* **WRITTEN TASK**:
Repeat each line exactly, leaving nothing out.

* **EXERCISE DATA**:
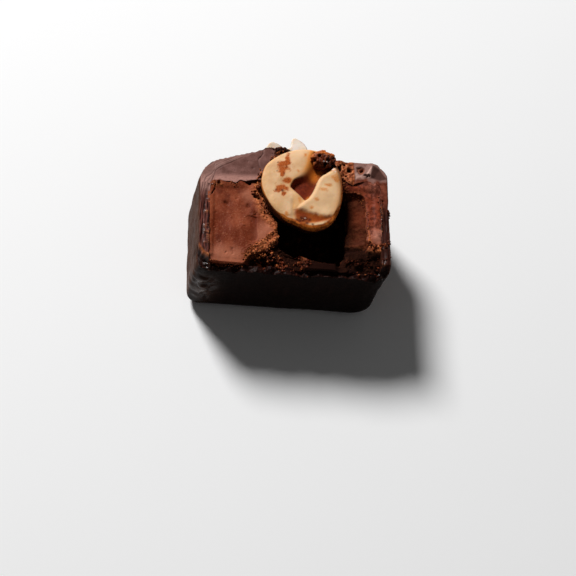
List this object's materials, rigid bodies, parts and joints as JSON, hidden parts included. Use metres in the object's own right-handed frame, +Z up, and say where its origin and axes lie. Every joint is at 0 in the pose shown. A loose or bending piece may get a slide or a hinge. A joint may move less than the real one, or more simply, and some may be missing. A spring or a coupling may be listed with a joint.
{
  "type": "halved hazelnut praline",
  "caption": "Dark-coated hazelnut praline cut in half and lying cut side up, with a split kernel set in a brown gianduja filling that is broken out below it.",
  "frame": {"origin": "on the flat that the half rests on, straight below the middle of the cut face's width", "axes": "+X along the praline's width, left to right as the cut face is looked at; +Y from the base to the crown; +Z up, out of the cut face"},
  "size_m": [0.0325, 0.0271, 0.0186],
  "materials": {
    "dark_chocolate": "dark chocolate, glossy outside and dull with knife marks where cut",
    "gianduja": "smooth soft filling, crumbly where it broke",
    "kernel": "roasted kernel with a thin brown skin at its rim",
    "nut_chip": "pale raw-looking nut",
    "chocolate_crumb": "moist dark crumb with bright specks"
  },
  "bodies": {
    "root": {"coating": "dark_chocolate", "filling": "gianduja", "hazelnut": "kernel", "nut_chip_left": "nut_chip", "nut_chip_right": "nut_chip", "chocolate_crumb": "chocolate_crumb"}
  },
  "joints": []
}
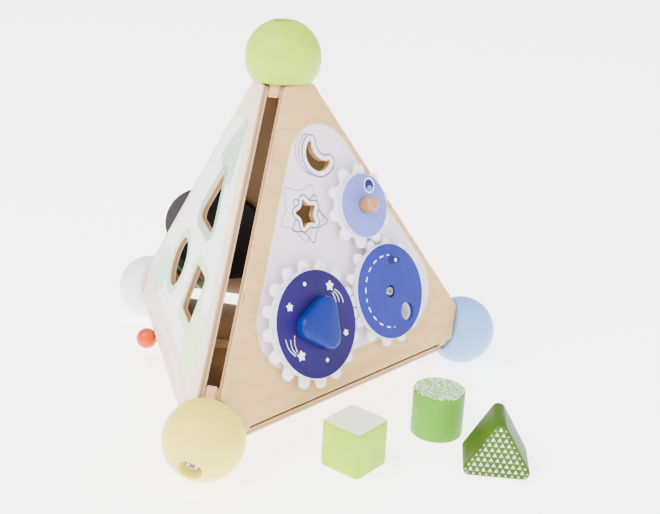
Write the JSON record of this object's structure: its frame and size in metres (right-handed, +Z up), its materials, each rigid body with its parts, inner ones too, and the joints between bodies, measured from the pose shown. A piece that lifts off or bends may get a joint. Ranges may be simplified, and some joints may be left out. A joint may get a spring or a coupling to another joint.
{
  "type": "activity pyramid toy",
  "caption": "Wooden activity pyramid on corner balls with a meshed gear train, a shape sorter, a hidden spinner, a swinging knob and loose sorting blocks.",
  "frame": {"origin": "centre of the base panel's underside", "axes": "+Z up, the cream front ball towards -Y, the gear panel facing +X and -Y, the sorter panel facing -X and -Y"},
  "size_m": [0.3389, 0.2664, 0.2529],
  "materials": {
    "birch_lavender_print": "satin lacquer over birch ply with a pale lavender print",
    "birch_pale_print": "satin lacquer over birch ply with a pale print",
    "birch": "satin lacquered birch ply",
    "lime_paint": "gloss paint",
    "cream_paint": "gloss paint",
    "blue_paint": "gloss paint",
    "white_paint": "gloss paint",
    "raw_birch": "sanded",
    "steel": "zinc plated",
    "white_plastic": "satin",
    "indigo_paint": "satin paint",
    "royal_paint": "satin paint",
    "pale_blue_paint": "satin paint",
    "cobalt_paint": "gloss paint",
    "handle_beech": "satin lacquer",
    "charcoal_paint": "satin paint",
    "orange_paint": "gloss paint",
    "pale_lime_paint": "satin paint",
    "green_paint": "satin paint",
    "deep_green_paint": "satin paint"
  },
  "bodies": {
    "pyramid": {"arm_screw": "steel", "back_panel": "birch", "ball_front": "cream_paint", "ball_left": "white_paint", "ball_right": "blue_paint", "ball_screw_front": "steel", "ball_screw_left": "steel", "ball_screw_right": "steel", "ball_screw_top": "steel", "ball_top": "lime_paint", "base_panel": "birch", "corner_block_front": "raw_birch", "corner_block_left": "raw_birch", "corner_block_right": "raw_birch", "corner_block_top": "raw_birch", "gear_panel": "birch_lavender_print", "large_axle_bolt": "steel", "large_axle_nut": "steel", "middle_axle_bolt": "steel", "middle_axle_nut": "steel", "small_axle_bolt": "steel", "small_axle_nut": "steel", "sorter_panel": "birch_pale_print", "spinner_bolt": "steel", "spinner_nut": "steel"},
    "large_gear": {"large_gear": "white_plastic", "large_disc": "indigo_paint", "triangle_knob": "cobalt_paint"},
    "middle_gear": {"middle_gear": "white_plastic", "middle_disc": "royal_paint"},
    "small_gear": {"small_gear": "white_plastic", "small_disc": "pale_blue_paint", "peg_handle": "handle_beech"},
    "spinner": {"spinner_disc": "charcoal_paint"},
    "swing_arm": {"swing_arm": "handle_beech", "swing_knob": "orange_paint"},
    "cube": {"cube_block": "pale_lime_paint"},
    "cylinder": {"cylinder_block": "green_paint"},
    "prism": {"prism_block": "deep_green_paint"}
  },
  "joints": [
    {"name": "large_gear_turn", "type": "hinge", "parent": "pyramid", "child": "large_gear", "pos_m": [0.04249, -0.06622, 0.05838], "axis": [0.8165, -0.4714, 0.3333], "continuous": true},
    {"name": "middle_gear_turn", "type": "hinge", "parent": "pyramid", "child": "middle_gear", "pos_m": [0.07752, -0.00296, 0.06206], "axis": [0.8165, -0.4714, 0.3333], "continuous": true},
    {"name": "small_gear_turn", "type": "hinge", "parent": "pyramid", "child": "small_gear", "pos_m": [0.05552, -0.00053, 0.11938], "axis": [0.8165, -0.4714, 0.3333], "continuous": true},
    {"name": "spinner_turn", "type": "hinge", "parent": "pyramid", "child": "spinner", "pos_m": [-0.0625, 0.0553, 0.06732], "axis": [0, 0.9428, 0.3333], "continuous": true},
    {"name": "swing_arm_turn", "type": "hinge", "parent": "pyramid", "child": "swing_arm", "pos_m": [0, 0, 0.0063], "axis": [0, 0, 1], "range_deg": [0, 41.9]},
    {"name": "cube_lift", "type": "slide", "parent": "pyramid", "child": "cube", "axis": [0, 0, 1], "range_m": [0, 0.15]},
    {"name": "cylinder_lift", "type": "slide", "parent": "pyramid", "child": "cylinder", "axis": [0, 0, 1], "range_m": [0, 0.15]},
    {"name": "prism_lift", "type": "slide", "parent": "pyramid", "child": "prism", "axis": [0, 0, 1], "range_m": [0, 0.15]}
  ],
  "couplings": [
    {"joint": "middle_gear_turn", "follows": "large_gear_turn", "ratio": -1.1429},
    {"joint": "small_gear_turn", "follows": "large_gear_turn", "ratio": 1.6}
  ]
}
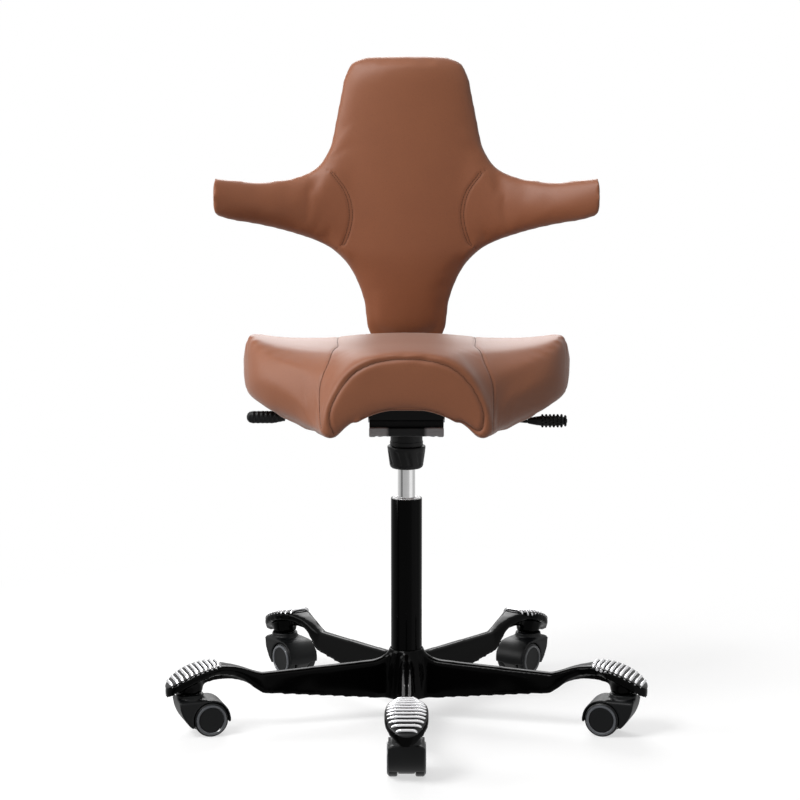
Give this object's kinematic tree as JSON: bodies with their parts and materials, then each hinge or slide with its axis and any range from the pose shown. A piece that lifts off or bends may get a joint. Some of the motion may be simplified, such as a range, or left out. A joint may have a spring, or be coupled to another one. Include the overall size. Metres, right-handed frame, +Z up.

* **SOLUTION BELOW**:
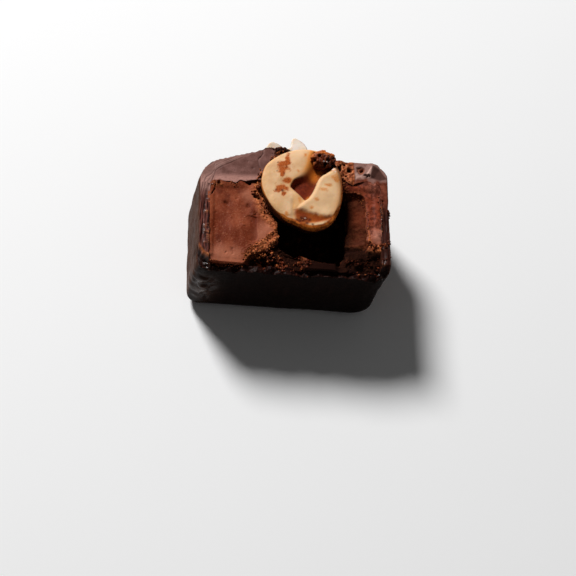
List this object's materials, rigid bodies, parts and joints as JSON, hidden parts included. Use metres in the object's own right-handed frame, +Z up, and say where its origin and axes lie. Every joint is at 0 in the pose shown. A loose or bending piece may get a slide or a hinge. A joint may move less than the real one, or more simply, and some may be missing. A spring or a coupling may be listed with a joint.
{
  "type": "halved hazelnut praline",
  "caption": "Dark-coated hazelnut praline cut in half and lying cut side up, with a split kernel set in a brown gianduja filling that is broken out below it.",
  "frame": {"origin": "on the flat that the half rests on, straight below the middle of the cut face's width", "axes": "+X along the praline's width, left to right as the cut face is looked at; +Y from the base to the crown; +Z up, out of the cut face"},
  "size_m": [0.0325, 0.0271, 0.0186],
  "materials": {
    "dark_chocolate": "dark chocolate, glossy outside and dull with knife marks where cut",
    "gianduja": "smooth soft filling, crumbly where it broke",
    "kernel": "roasted kernel with a thin brown skin at its rim",
    "nut_chip": "pale raw-looking nut",
    "chocolate_crumb": "moist dark crumb with bright specks"
  },
  "bodies": {
    "root": {"coating": "dark_chocolate", "filling": "gianduja", "hazelnut": "kernel", "nut_chip_left": "nut_chip", "nut_chip_right": "nut_chip", "chocolate_crumb": "chocolate_crumb"}
  },
  "joints": []
}
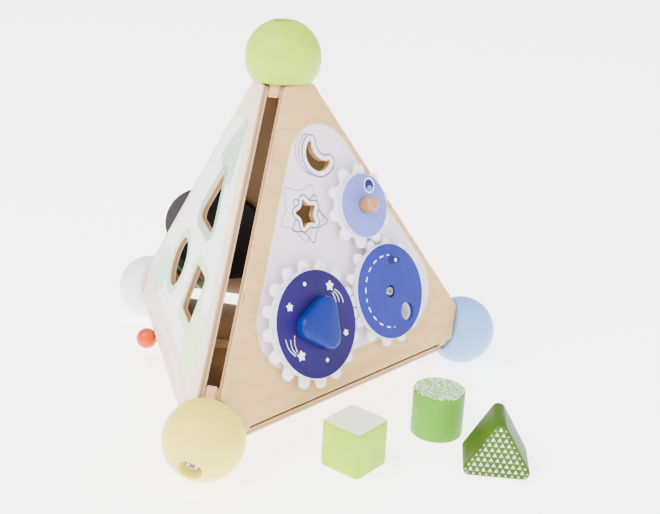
Write the JSON record of this object's structure: its frame and size in metres (right-handed, +Z up), its materials, each rigid body with its parts, inner ones too, and the joints between bodies, measured from the pose shown. A piece that lifts off or bends may get a joint. Ranges may be simplified, and some joints may be left out. A joint may get a spring or a coupling to another joint.
{
  "type": "activity pyramid toy",
  "caption": "Wooden activity pyramid on corner balls with a meshed gear train, a shape sorter, a hidden spinner, a swinging knob and loose sorting blocks.",
  "frame": {"origin": "centre of the base panel's underside", "axes": "+Z up, the cream front ball towards -Y, the gear panel facing +X and -Y, the sorter panel facing -X and -Y"},
  "size_m": [0.3389, 0.2664, 0.2529],
  "materials": {
    "birch_lavender_print": "satin lacquer over birch ply with a pale lavender print",
    "birch_pale_print": "satin lacquer over birch ply with a pale print",
    "birch": "satin lacquered birch ply",
    "lime_paint": "gloss paint",
    "cream_paint": "gloss paint",
    "blue_paint": "gloss paint",
    "white_paint": "gloss paint",
    "raw_birch": "sanded",
    "steel": "zinc plated",
    "white_plastic": "satin",
    "indigo_paint": "satin paint",
    "royal_paint": "satin paint",
    "pale_blue_paint": "satin paint",
    "cobalt_paint": "gloss paint",
    "handle_beech": "satin lacquer",
    "charcoal_paint": "satin paint",
    "orange_paint": "gloss paint",
    "pale_lime_paint": "satin paint",
    "green_paint": "satin paint",
    "deep_green_paint": "satin paint"
  },
  "bodies": {
    "pyramid": {"arm_screw": "steel", "back_panel": "birch", "ball_front": "cream_paint", "ball_left": "white_paint", "ball_right": "blue_paint", "ball_screw_front": "steel", "ball_screw_left": "steel", "ball_screw_right": "steel", "ball_screw_top": "steel", "ball_top": "lime_paint", "base_panel": "birch", "corner_block_front": "raw_birch", "corner_block_left": "raw_birch", "corner_block_right": "raw_birch", "corner_block_top": "raw_birch", "gear_panel": "birch_lavender_print", "large_axle_bolt": "steel", "large_axle_nut": "steel", "middle_axle_bolt": "steel", "middle_axle_nut": "steel", "small_axle_bolt": "steel", "small_axle_nut": "steel", "sorter_panel": "birch_pale_print", "spinner_bolt": "steel", "spinner_nut": "steel"},
    "large_gear": {"large_gear": "white_plastic", "large_disc": "indigo_paint", "triangle_knob": "cobalt_paint"},
    "middle_gear": {"middle_gear": "white_plastic", "middle_disc": "royal_paint"},
    "small_gear": {"small_gear": "white_plastic", "small_disc": "pale_blue_paint", "peg_handle": "handle_beech"},
    "spinner": {"spinner_disc": "charcoal_paint"},
    "swing_arm": {"swing_arm": "handle_beech", "swing_knob": "orange_paint"},
    "cube": {"cube_block": "pale_lime_paint"},
    "cylinder": {"cylinder_block": "green_paint"},
    "prism": {"prism_block": "deep_green_paint"}
  },
  "joints": [
    {"name": "large_gear_turn", "type": "hinge", "parent": "pyramid", "child": "large_gear", "pos_m": [0.04249, -0.06622, 0.05838], "axis": [0.8165, -0.4714, 0.3333], "continuous": true},
    {"name": "middle_gear_turn", "type": "hinge", "parent": "pyramid", "child": "middle_gear", "pos_m": [0.07752, -0.00296, 0.06206], "axis": [0.8165, -0.4714, 0.3333], "continuous": true},
    {"name": "small_gear_turn", "type": "hinge", "parent": "pyramid", "child": "small_gear", "pos_m": [0.05552, -0.00053, 0.11938], "axis": [0.8165, -0.4714, 0.3333], "continuous": true},
    {"name": "spinner_turn", "type": "hinge", "parent": "pyramid", "child": "spinner", "pos_m": [-0.0625, 0.0553, 0.06732], "axis": [0, 0.9428, 0.3333], "continuous": true},
    {"name": "swing_arm_turn", "type": "hinge", "parent": "pyramid", "child": "swing_arm", "pos_m": [0, 0, 0.0063], "axis": [0, 0, 1], "range_deg": [0, 41.9]},
    {"name": "cube_lift", "type": "slide", "parent": "pyramid", "child": "cube", "axis": [0, 0, 1], "range_m": [0, 0.15]},
    {"name": "cylinder_lift", "type": "slide", "parent": "pyramid", "child": "cylinder", "axis": [0, 0, 1], "range_m": [0, 0.15]},
    {"name": "prism_lift", "type": "slide", "parent": "pyramid", "child": "prism", "axis": [0, 0, 1], "range_m": [0, 0.15]}
  ],
  "couplings": [
    {"joint": "middle_gear_turn", "follows": "large_gear_turn", "ratio": -1.1429},
    {"joint": "small_gear_turn", "follows": "large_gear_turn", "ratio": 1.6}
  ]
}
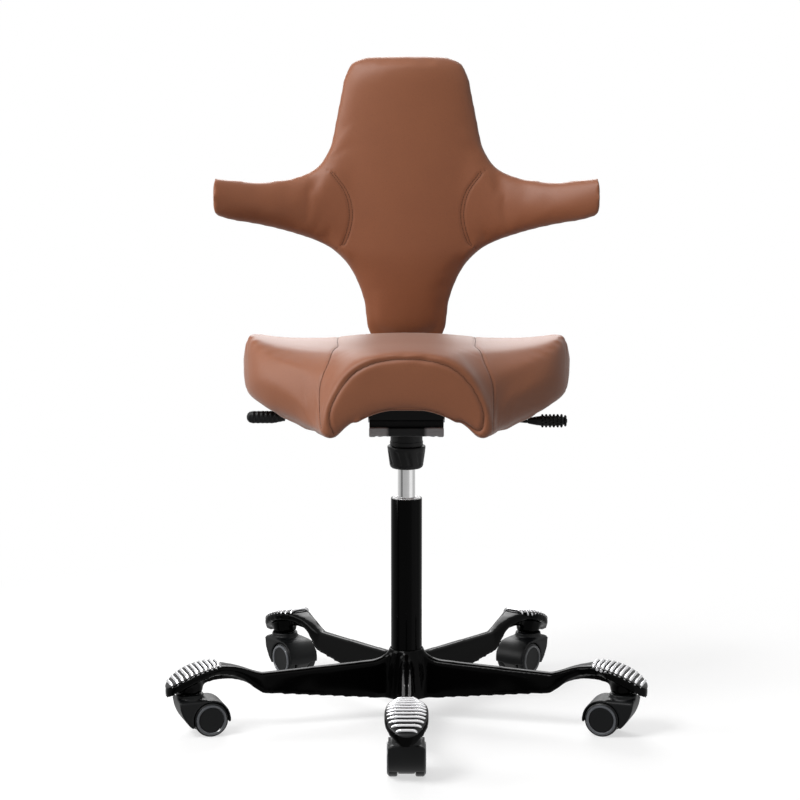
Give this object's kinematic tree as JSON: bodies with their parts and materials, then each hinge or slide with its axis and any range from the pose shown. A piece that lifts off or bends may get a joint. Some of the motion may be simplified, such as a range, or left out. A joint may have a spring, or be coupled to another one. Include the overall size. Metres, right-handed frame, +Z up.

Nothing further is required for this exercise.